- **DATASET SECTION**:
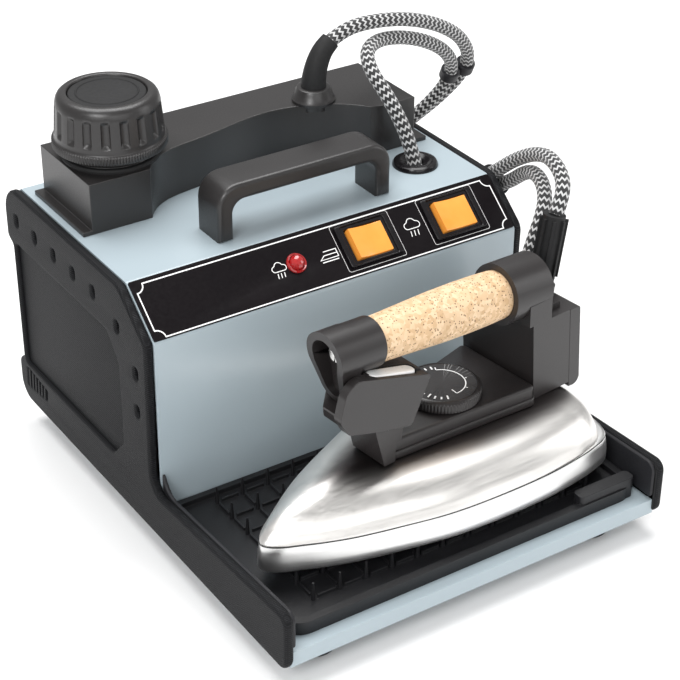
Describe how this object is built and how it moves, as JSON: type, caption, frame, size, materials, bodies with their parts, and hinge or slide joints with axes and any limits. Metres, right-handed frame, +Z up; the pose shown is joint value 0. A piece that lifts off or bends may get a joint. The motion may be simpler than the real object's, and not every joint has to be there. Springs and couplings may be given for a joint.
{
  "type": "steam generator iron",
  "caption": "Professional steam generator iron: boiler base with carry handle, filler cap and lit rocker switches, and a cork-handled steel iron resting on its pinned mat.",
  "frame": {"origin": "middle of the base's footprint on the standing surface", "axes": "+Z up, -Y towards the user and the iron's mat, +X to the user's right"},
  "size_m": [0.3344, 0.456, 0.2438],
  "materials": {
    "painted_casing": "satin",
    "black_rubber": "matte",
    "black_plastic": "fine texture",
    "plated_steel": "zinc plated",
    "mat_rubber": "matte",
    "printed_strip": "satin",
    "gloss_black": "gloss",
    "lit_amber": "translucent, lit",
    "red_lamp": "translucent",
    "brass": "turned",
    "boiler_aluminium": "cast",
    "copper": "drawn",
    "white_plastic": "satin",
    "sole_aluminium": "machined",
    "polished_steel": "fine brushed",
    "iron_black": "heat resistant, satin",
    "cork": "granulated cork",
    "braided_cord": "black and white zigzag braid"
  },
  "bodies": {
    "base": {"casing_shell": "painted_casing", "floor_plate": "painted_casing", "rubber_feet": "black_rubber", "side_panel_right": "black_plastic", "side_panel_left": "black_plastic", "arm_liners": "black_plastic", "base_screws": "plated_steel", "rest_mat": "mat_rubber", "mat_pins": "mat_rubber", "control_strip": "printed_strip", "switch_bodies": "gloss_black", "lamp_lens": "red_lamp", "carry_handle": "black_plastic", "top_cover": "black_plastic", "filler_neck": "brass", "boot_ring": "black_plastic", "boot_sleeve": "black_rubber", "lead_grommet": "gloss_black", "boiler_body": "boiler_aluminium", "boiler_lid": "boiler_aluminium", "boiler_heater": "plated_steel", "boiler_brackets": "plated_steel", "boiler_controls": "gloss_black", "steam_valve": "brass", "steam_pipe": "copper", "terminal_block": "white_plastic", "mains_gland": "black_plastic", "hose_from_boot": "braided_cord", "lead_from_grommet": "braided_cord", "hose_to_clip": "braided_cord", "lead_to_clip": "braided_cord", "hose_coil": "braided_cord", "lead_coil": "braided_cord", "hose_clips": "black_plastic"},
    "iron": {"iron_soleplate": "sole_aluminium", "iron_hull": "polished_steel", "iron_heater": "plated_steel", "iron_thermostat": "plated_steel", "iron_plinth": "iron_black", "iron_pod": "iron_black", "iron_pod_plates": "iron_black", "iron_grip": "cork", "iron_front_cap": "iron_black", "iron_rear_cap": "iron_black", "iron_grip_rod": "plated_steel", "iron_rear_block": "iron_black", "iron_rear_cover": "iron_black", "iron_micro_switch": "gloss_black", "iron_hose_sleeve": "black_rubber", "iron_screws": "plated_steel", "hose_to_iron": "braided_cord", "lead_to_iron": "braided_cord"},
    "dial": {"iron_dial": "iron_black"},
    "button": {"iron_button": "white_plastic"},
    "rocker_left": {"rocker_iron": "lit_amber"},
    "rocker_right": {"rocker_steam": "lit_amber"},
    "cap_lift": {"cap_seal": "black_rubber"},
    "cap": {"filler_cap": "black_plastic", "cap_disc": "black_plastic", "cap_core": "brass"}
  },
  "joints": [
    {"name": "iron_lift", "type": "slide", "parent": "base", "child": "iron", "axis": [0, 0, 1], "range_m": [0, 0.12]},
    {"name": "dial_turn", "type": "hinge", "parent": "iron", "child": "dial", "pos_m": [0.02371, -0.0842, 0.0936], "axis": [0, 0, 1], "range_deg": [0, 270]},
    {"name": "button_press", "type": "slide", "parent": "iron", "child": "button", "axis": [0, 0, -1], "range_m": [0, 0.0025], "stiffness_N_per_m": 300, "springref_m": -0.001},
    {"name": "rocker_left_tilt", "type": "hinge", "parent": "base", "child": "rocker_left", "pos_m": [0.0264, 0.00009, 0.15069], "axis": [0, -0.7741, -0.6331], "range_deg": [0, 12]},
    {"name": "rocker_right_tilt", "type": "hinge", "parent": "base", "child": "rocker_right", "pos_m": [0.088, 0.00009, 0.15069], "axis": [0, -0.7741, -0.6331], "range_deg": [0, 12]},
    {"name": "cap_rise", "type": "slide", "parent": "base", "child": "cap_lift", "axis": [0, 0, 1], "range_m": [0, 0.018]},
    {"name": "cap_turn", "type": "hinge", "parent": "cap_lift", "child": "cap", "pos_m": [-0.085, 0.1035, 0.205], "axis": [0, 0, 1], "range_deg": [0, 1080]}
  ],
  "couplings": [
    {"joint": "cap_rise", "follows": "cap_turn", "m_per_rad": 0.00095493}
  ]
}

- **STATED GOAL**:
Hand back the material above in full, exactly as written.

- **CORRECT OUTPUT**:
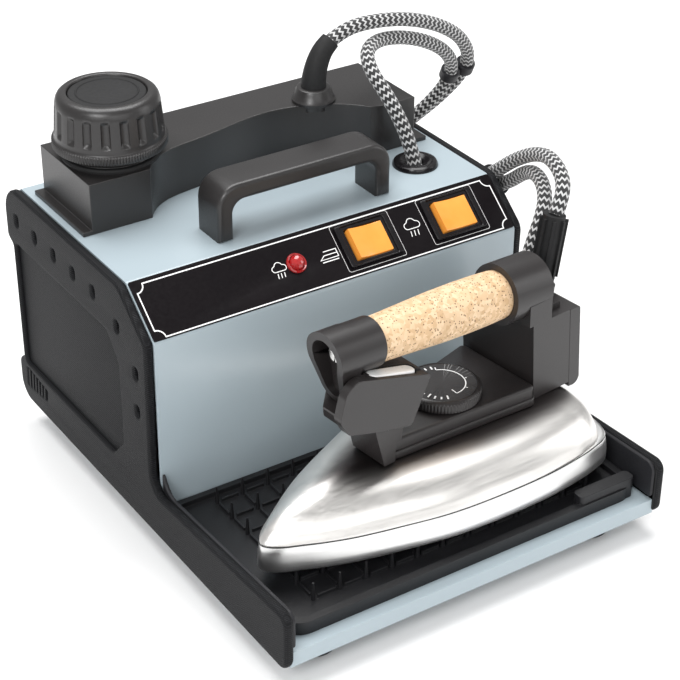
Describe how this object is built and how it moves, as JSON: type, caption, frame, size, materials, bodies with their parts, and hinge or slide joints with axes and any limits. Metres, right-handed frame, +Z up; the pose shown is joint value 0. A piece that lifts off or bends may get a joint. The motion may be simpler than the real object's, and not every joint has to be there. Springs and couplings may be given for a joint.
{
  "type": "steam generator iron",
  "caption": "Professional steam generator iron: boiler base with carry handle, filler cap and lit rocker switches, and a cork-handled steel iron resting on its pinned mat.",
  "frame": {"origin": "middle of the base's footprint on the standing surface", "axes": "+Z up, -Y towards the user and the iron's mat, +X to the user's right"},
  "size_m": [0.3344, 0.456, 0.2438],
  "materials": {
    "painted_casing": "satin",
    "black_rubber": "matte",
    "black_plastic": "fine texture",
    "plated_steel": "zinc plated",
    "mat_rubber": "matte",
    "printed_strip": "satin",
    "gloss_black": "gloss",
    "lit_amber": "translucent, lit",
    "red_lamp": "translucent",
    "brass": "turned",
    "boiler_aluminium": "cast",
    "copper": "drawn",
    "white_plastic": "satin",
    "sole_aluminium": "machined",
    "polished_steel": "fine brushed",
    "iron_black": "heat resistant, satin",
    "cork": "granulated cork",
    "braided_cord": "black and white zigzag braid"
  },
  "bodies": {
    "base": {"casing_shell": "painted_casing", "floor_plate": "painted_casing", "rubber_feet": "black_rubber", "side_panel_right": "black_plastic", "side_panel_left": "black_plastic", "arm_liners": "black_plastic", "base_screws": "plated_steel", "rest_mat": "mat_rubber", "mat_pins": "mat_rubber", "control_strip": "printed_strip", "switch_bodies": "gloss_black", "lamp_lens": "red_lamp", "carry_handle": "black_plastic", "top_cover": "black_plastic", "filler_neck": "brass", "boot_ring": "black_plastic", "boot_sleeve": "black_rubber", "lead_grommet": "gloss_black", "boiler_body": "boiler_aluminium", "boiler_lid": "boiler_aluminium", "boiler_heater": "plated_steel", "boiler_brackets": "plated_steel", "boiler_controls": "gloss_black", "steam_valve": "brass", "steam_pipe": "copper", "terminal_block": "white_plastic", "mains_gland": "black_plastic", "hose_from_boot": "braided_cord", "lead_from_grommet": "braided_cord", "hose_to_clip": "braided_cord", "lead_to_clip": "braided_cord", "hose_coil": "braided_cord", "lead_coil": "braided_cord", "hose_clips": "black_plastic"},
    "iron": {"iron_soleplate": "sole_aluminium", "iron_hull": "polished_steel", "iron_heater": "plated_steel", "iron_thermostat": "plated_steel", "iron_plinth": "iron_black", "iron_pod": "iron_black", "iron_pod_plates": "iron_black", "iron_grip": "cork", "iron_front_cap": "iron_black", "iron_rear_cap": "iron_black", "iron_grip_rod": "plated_steel", "iron_rear_block": "iron_black", "iron_rear_cover": "iron_black", "iron_micro_switch": "gloss_black", "iron_hose_sleeve": "black_rubber", "iron_screws": "plated_steel", "hose_to_iron": "braided_cord", "lead_to_iron": "braided_cord"},
    "dial": {"iron_dial": "iron_black"},
    "button": {"iron_button": "white_plastic"},
    "rocker_left": {"rocker_iron": "lit_amber"},
    "rocker_right": {"rocker_steam": "lit_amber"},
    "cap_lift": {"cap_seal": "black_rubber"},
    "cap": {"filler_cap": "black_plastic", "cap_disc": "black_plastic", "cap_core": "brass"}
  },
  "joints": [
    {"name": "iron_lift", "type": "slide", "parent": "base", "child": "iron", "axis": [0, 0, 1], "range_m": [0, 0.12]},
    {"name": "dial_turn", "type": "hinge", "parent": "iron", "child": "dial", "pos_m": [0.02371, -0.0842, 0.0936], "axis": [0, 0, 1], "range_deg": [0, 270]},
    {"name": "button_press", "type": "slide", "parent": "iron", "child": "button", "axis": [0, 0, -1], "range_m": [0, 0.0025], "stiffness_N_per_m": 300, "springref_m": -0.001},
    {"name": "rocker_left_tilt", "type": "hinge", "parent": "base", "child": "rocker_left", "pos_m": [0.0264, 0.00009, 0.15069], "axis": [0, -0.7741, -0.6331], "range_deg": [0, 12]},
    {"name": "rocker_right_tilt", "type": "hinge", "parent": "base", "child": "rocker_right", "pos_m": [0.088, 0.00009, 0.15069], "axis": [0, -0.7741, -0.6331], "range_deg": [0, 12]},
    {"name": "cap_rise", "type": "slide", "parent": "base", "child": "cap_lift", "axis": [0, 0, 1], "range_m": [0, 0.018]},
    {"name": "cap_turn", "type": "hinge", "parent": "cap_lift", "child": "cap", "pos_m": [-0.085, 0.1035, 0.205], "axis": [0, 0, 1], "range_deg": [0, 1080]}
  ],
  "couplings": [
    {"joint": "cap_rise", "follows": "cap_turn", "m_per_rad": 0.00095493}
  ]
}